Il territorio brindisino sotto la spada di Damocle della Xylella fastidiosa, ma in queste settimane anche di un altro autentico flagello: gli storni.
Ha fatto, infatti, la sua comparsa da qualche giorno lo sturnus vulgaris, volgarmente denominato storno. Si tratta di volatili che hanno iniziato a depredare, nelle ore diurne, le olive dagli oliveti della zona litoranea brindisina, da Fasano fino a Brindisi, e che nelle ore notturne stazionano nei canneti e nelle aree umide di Torre Canne e Torre Guaceto.
Ma i danni non sono solo quelli relativi agli oliveti – che alla fine di ogni annata olivicola raggiungono milioni di euro – ma anche ai campi coltivati ad ortaggi. Le deiezioni che, infatti, milioni di storni in volo, ma anche raso terra, lasciano cadere, vanno a finire sulla verdura coltivata in campo, rendendola igienicamente e salubremente a rischio e quindi di fatto rendendola invendibile.
Se in alcune province della Puglia, come Foggia, Bari, Bat e Taranto, il problema della fauna selvatica è relativo ai danni causati dai cinghiali alle colture, e agli attacchi agli allevamenti della Murgia e del Gargano da parte dei lupi, in provincia di Brindisi, invece, i danni maggiori da fauna selvatica sono arrecati dagli storni. Ormai da decenni la questione viene posta dalle associazioni agricole a tutti i livelli istituzionali, ma fino ad ora lo storno continua ed essere ritenuto una specie protetta e pertanto non si può cacciare, salvo alcune deroghe che sono state concesse negli anni scorsi a livello regionale o a livello territoriale.
E il problema non è solo di natura economica, per la perdita di prodotti agricoli, ma anche di sicurezza dei cittadini – se si pensa al pericolo arrecato dai cinghiali che attraversano le strade percorse da automezzi, al pericolo degli attacchi di lupi non solo al bestiame ma anche all’uomo – e di salute dei consumatori, se si pensa, appunto, alle deiezioni che gli storni – milioni di esemplari che volano tutti insieme – lasciano sugli appezzamenti coltivati ad ortaggi.

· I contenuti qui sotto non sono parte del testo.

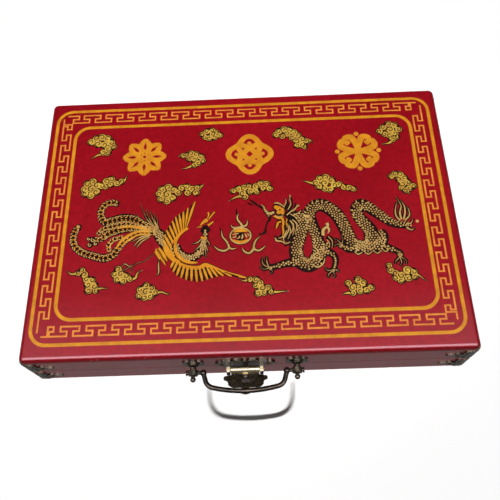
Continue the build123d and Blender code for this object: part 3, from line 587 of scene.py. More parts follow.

La crescita dell’incidenza dei danni da fauna selvatica è esponenziale. Ad oggi, i danni diretti al settore agricolo accertati dalle Regioni corrispondono a 50-60 milioni di euro l’anno. Secondo la Cia, gli agricoltori hanno diritto al risarcimento integrale della perdita subita a causa di animali di proprietà dello Stato (quali sono appunto storni, lupi e cinghiali), comprensivo dei danni diretti e indiretti alle attività imprenditoriali. Bisogna superare la logica del “de minimis”; mentre criteri, procedure e tempi devono essere omogenei sul territorio, con la gestione affidata alle Regioni.